No, we did not add and is most likely from the upgrade...
Starbuck
12-19-2008, 06:45 PM
I am a bit lost here, everything was fine until last month. The best way I can describe the issue is to list what happened since Nov.8.
I have contacted Zen Cart and they seem to this issue is due to something at my here at FQ.
Perhaps someone with more knowledge can spot what the issue is?

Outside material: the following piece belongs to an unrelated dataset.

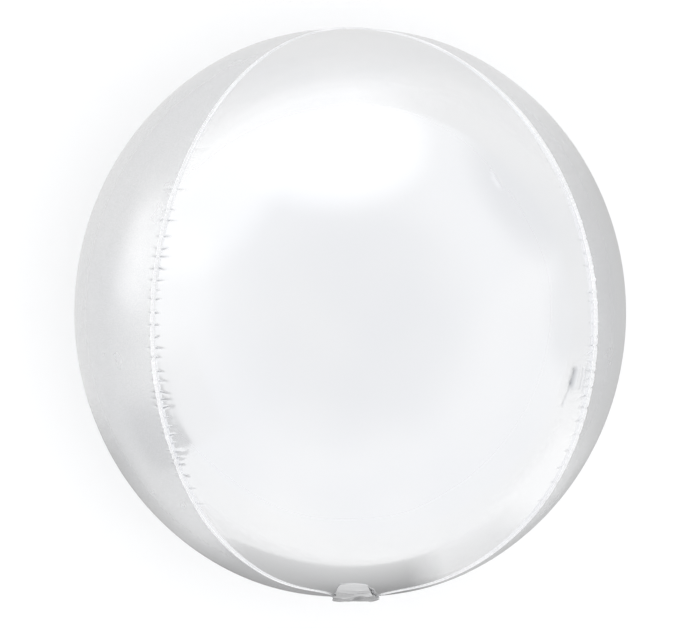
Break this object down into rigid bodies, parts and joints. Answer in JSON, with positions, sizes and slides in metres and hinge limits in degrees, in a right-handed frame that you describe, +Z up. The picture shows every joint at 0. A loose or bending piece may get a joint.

Thanks everyone for any assistance...
Nov 8 (Last backup before FQ moves my site to PHP 5.2.6)
-- phpMyAdmin SQL Dump
-- version 2.11.4
-- http://www.phpmyadmin.net
--
-- Host: MySQL.mydomain.com
-- Generation Time: Nov 08, 2008 at 03:43 PM
-- Server version: 4.0.27
-- PHP Version: 4.4.4
--
-- Database: `xmydomain-db`
--
-- --------------------------------------------------------
Next Back up Nov 19. Dumped with new version of phpMyAdmin 2.11.9.3 Version compatible with PHP 4+ and MySQL 3+.:
Site seems ok, with no obvious text issues.
-- phpMyAdmin SQL Dump
-- version 2.11.9.3
-- http://www.phpmyadmin.net
--
-- Host: MySQL.mydomain.com
-- Generation Time: Nov 19, 2008 at 06:15 PM
-- Server version: 4.0.27
-- PHP Version: 4.4.4
/*!40101 SET @OLD_CHARACTER_SET_CLIENT=@@CHARACTER_SET_CLIENT */;
/*!40101 SET @OLD_CHARACTER_SET_RESULTS=@@CHARACTER_SET_RESULTS */;
/*!40101 SET @OLD_COLLATION_CONNECTION=@@COLLATION_CONNECTION */;
/*!40101 SET NAMES utf8 */;
--
-- Database: `xmydomain-db`
--
-- --------------------------------------------------------
yada yada yada....
) TYPE=MyISAM AUTO_INCREMENT=122 ;
Next Dump Nov 30 same as above.
Dec 1. 2008 I request my db to be moved/upgraded to MySQL 5 by FQ
Dec 3. Next Back up dumped with newer version of phpMyAdmin SQL Dump
-- version 3.1.0 (Version compatible with PHP 5 and MySQL 5.)
-- phpMyAdmin SQL Dump
-- version 3.1.0
-- http://www.phpmyadmin.net
--
-- Host: MySQL.mydomain.com
-- Generation Time: Dec 03, 2008 at 09:12 AM
-- Server version: 5.0.44
-- PHP Version: 5.2.6
SET SQL_MODE="NO_AUTO_VALUE_ON_ZERO";
/*!40101 SET @OLD_CHARACTER_SET_CLIENT=@@CHARACTER_SET_CLIENT */;
/*!40101 SET @OLD_CHARACTER_SET_RESULTS=@@CHARACTER_SET_RESULTS */;
/*!40101 SET @OLD_COLLATION_CONNECTION=@@COLLATION_CONNECTION */;
/*!40101 SET NAMES utf8 */;
--
-- Database: `xmydomain-db `
--
-- --------------------------------------------------------
This code is changed also:
) ENGINE=MyISAM DEFAULT CHARSET=utf8 AUTO_INCREMENT=122 ;
All data in db converted to UTF-8:
mˆllevÂngsgatan in old db is now möllevångsgatan
Site now showing issues (text encoding).
Browser issues (browser told to see in latin1 Western, when data is UTF-8)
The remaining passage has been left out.